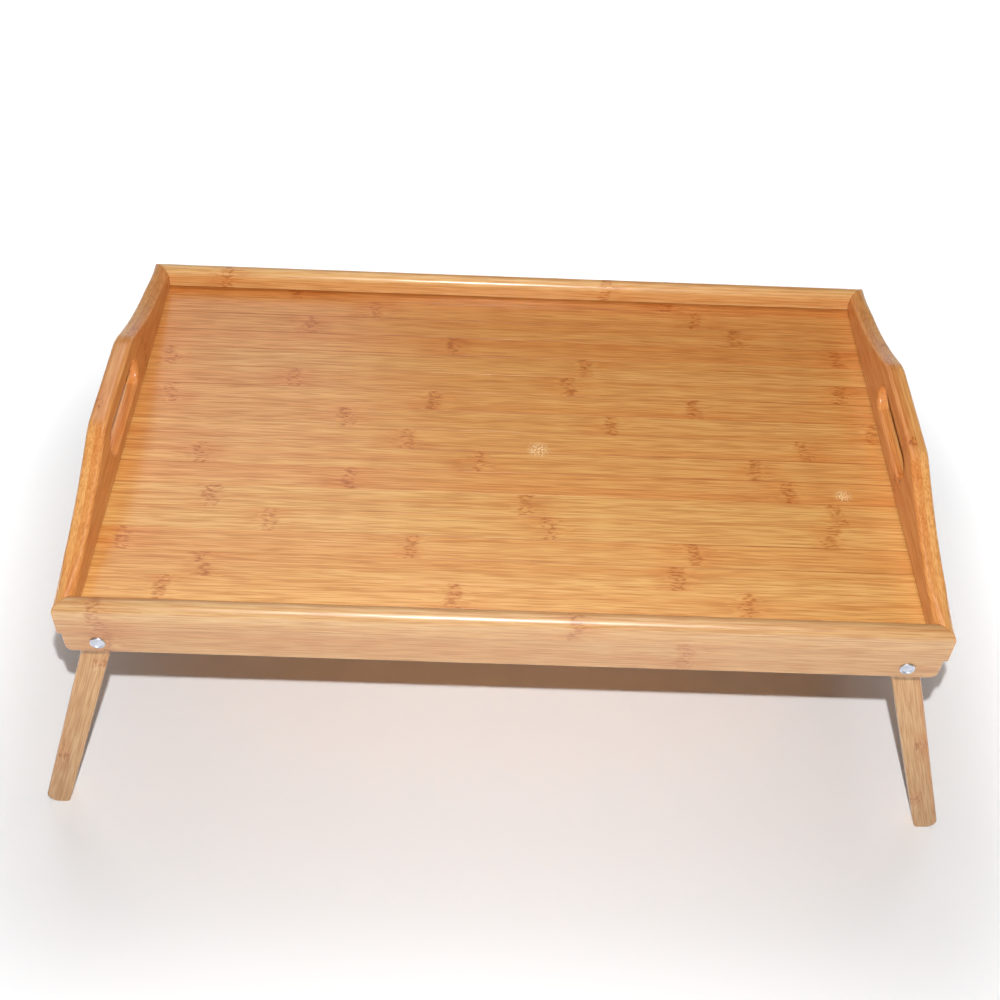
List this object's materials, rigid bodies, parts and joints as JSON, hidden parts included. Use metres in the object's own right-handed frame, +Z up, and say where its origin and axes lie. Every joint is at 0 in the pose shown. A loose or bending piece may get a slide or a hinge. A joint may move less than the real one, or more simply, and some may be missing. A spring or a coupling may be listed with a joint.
{
  "type": "folding tray table",
  "caption": "Shallow rectangular bamboo tray with slotted raised side handles, standing on splayed leg frames that fold in flat under it.",
  "frame": {"origin": "on the floor under the middle of the tray, with the legs open", "axes": "+X along the tray's length to its right, +Y towards its back, +Z up"},
  "size_m": [0.5922, 0.3156, 0.2486],
  "materials": {
    "bamboo_panel": "semi-gloss lacquer, laminated strips along the tray",
    "bamboo_rail": "semi-gloss lacquer, grain along the rail",
    "bamboo_side": "semi-gloss lacquer, grain along the board",
    "bamboo_leg": "satin lacquer, grain along the leg",
    "rivet_aluminium": "satin",
    "washer_steel": "zinc plated",
    "pin_steel": "plain wire"
  },
  "bodies": {
    "tray": {"tray_panel": "bamboo_panel", "rail_front": "bamboo_rail", "rail_back": "bamboo_rail", "side_board_left": "bamboo_side", "side_board_right": "bamboo_side", "pivot_rivet_front_left": "rivet_aluminium", "pivot_rivet_back_left": "rivet_aluminium", "pivot_rivet_front_right": "rivet_aluminium", "pivot_rivet_back_right": "rivet_aluminium", "spacer_washer_front_left": "washer_steel", "spacer_washer_back_left": "washer_steel", "spacer_washer_front_right": "washer_steel", "spacer_washer_back_right": "washer_steel", "rivet_washer_front_left": "washer_steel", "rivet_washer_back_left": "washer_steel", "rivet_washer_front_right": "washer_steel", "rivet_washer_back_right": "washer_steel", "pin_nail_upper_front_left": "pin_steel", "pin_nail_lower_front_left": "pin_steel", "pin_nail_upper_back_left": "pin_steel", "pin_nail_lower_back_left": "pin_steel", "pin_nail_upper_front_right": "pin_steel", "pin_nail_lower_front_right": "pin_steel", "pin_nail_upper_back_right": "pin_steel", "pin_nail_lower_back_right": "pin_steel"},
    "left_leg_frame": {"leg_front_left": "bamboo_leg", "leg_back_left": "bamboo_leg", "crossbar_left": "bamboo_leg"},
    "right_leg_frame": {"leg_front_right": "bamboo_leg", "leg_back_right": "bamboo_leg", "crossbar_right": "bamboo_leg"}
  },
  "joints": [
    {"name": "left_leg_fold", "type": "hinge", "parent": "tray", "child": "left_leg_frame", "pos_m": [-0.2284, 0, 0.19175], "axis": [0, -1, 0], "range_deg": [0, 108]},
    {"name": "right_leg_fold", "type": "hinge", "parent": "tray", "child": "right_leg_frame", "pos_m": [0.2284, 0, 0.19175], "axis": [0, 1, 0], "range_deg": [0, 108]}
  ]
}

*TASK TO COMPLETE*
Word for word, quote all of the data above.

*REPLY*
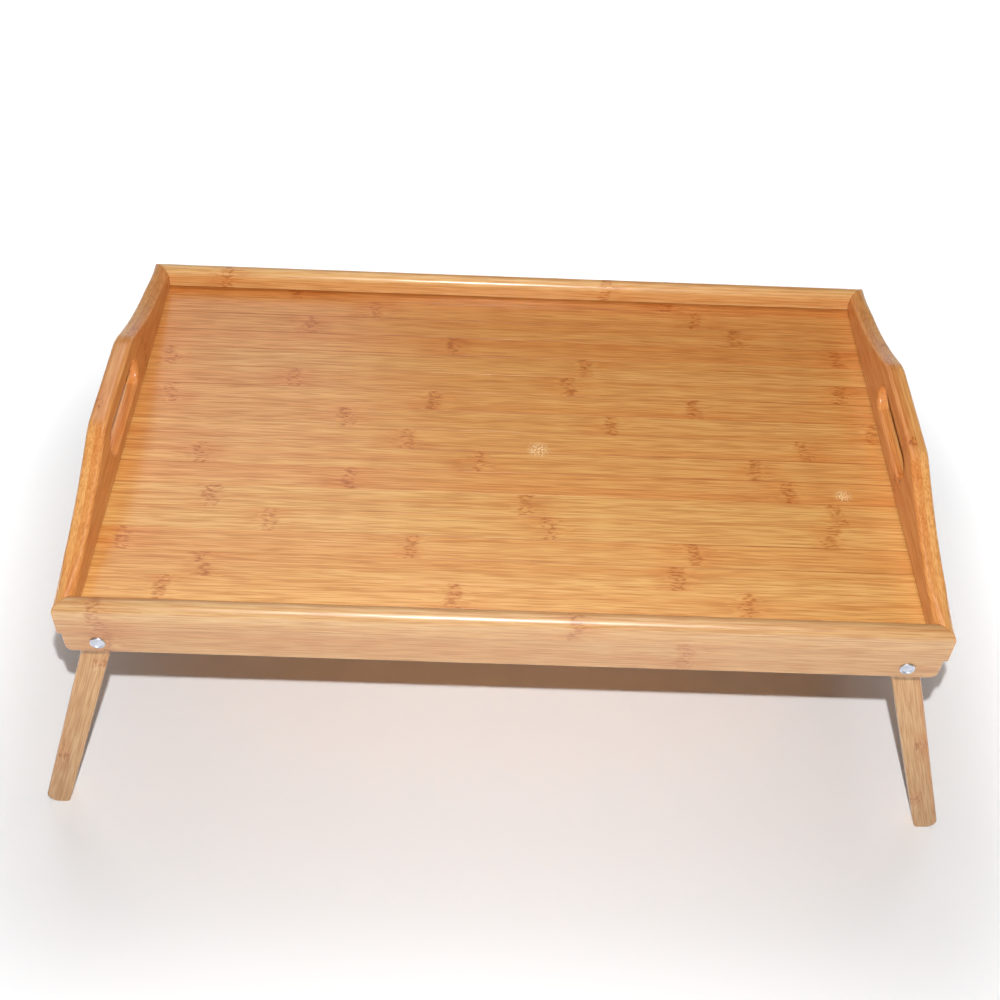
List this object's materials, rigid bodies, parts and joints as JSON, hidden parts included. Use metres in the object's own right-handed frame, +Z up, and say where its origin and axes lie. Every joint is at 0 in the pose shown. A loose or bending piece may get a slide or a hinge. A joint may move less than the real one, or more simply, and some may be missing. A spring or a coupling may be listed with a joint.
{
  "type": "folding tray table",
  "caption": "Shallow rectangular bamboo tray with slotted raised side handles, standing on splayed leg frames that fold in flat under it.",
  "frame": {"origin": "on the floor under the middle of the tray, with the legs open", "axes": "+X along the tray's length to its right, +Y towards its back, +Z up"},
  "size_m": [0.5922, 0.3156, 0.2486],
  "materials": {
    "bamboo_panel": "semi-gloss lacquer, laminated strips along the tray",
    "bamboo_rail": "semi-gloss lacquer, grain along the rail",
    "bamboo_side": "semi-gloss lacquer, grain along the board",
    "bamboo_leg": "satin lacquer, grain along the leg",
    "rivet_aluminium": "satin",
    "washer_steel": "zinc plated",
    "pin_steel": "plain wire"
  },
  "bodies": {
    "tray": {"tray_panel": "bamboo_panel", "rail_front": "bamboo_rail", "rail_back": "bamboo_rail", "side_board_left": "bamboo_side", "side_board_right": "bamboo_side", "pivot_rivet_front_left": "rivet_aluminium", "pivot_rivet_back_left": "rivet_aluminium", "pivot_rivet_front_right": "rivet_aluminium", "pivot_rivet_back_right": "rivet_aluminium", "spacer_washer_front_left": "washer_steel", "spacer_washer_back_left": "washer_steel", "spacer_washer_front_right": "washer_steel", "spacer_washer_back_right": "washer_steel", "rivet_washer_front_left": "washer_steel", "rivet_washer_back_left": "washer_steel", "rivet_washer_front_right": "washer_steel", "rivet_washer_back_right": "washer_steel", "pin_nail_upper_front_left": "pin_steel", "pin_nail_lower_front_left": "pin_steel", "pin_nail_upper_back_left": "pin_steel", "pin_nail_lower_back_left": "pin_steel", "pin_nail_upper_front_right": "pin_steel", "pin_nail_lower_front_right": "pin_steel", "pin_nail_upper_back_right": "pin_steel", "pin_nail_lower_back_right": "pin_steel"},
    "left_leg_frame": {"leg_front_left": "bamboo_leg", "leg_back_left": "bamboo_leg", "crossbar_left": "bamboo_leg"},
    "right_leg_frame": {"leg_front_right": "bamboo_leg", "leg_back_right": "bamboo_leg", "crossbar_right": "bamboo_leg"}
  },
  "joints": [
    {"name": "left_leg_fold", "type": "hinge", "parent": "tray", "child": "left_leg_frame", "pos_m": [-0.2284, 0, 0.19175], "axis": [0, -1, 0], "range_deg": [0, 108]},
    {"name": "right_leg_fold", "type": "hinge", "parent": "tray", "child": "right_leg_frame", "pos_m": [0.2284, 0, 0.19175], "axis": [0, 1, 0], "range_deg": [0, 108]}
  ]
}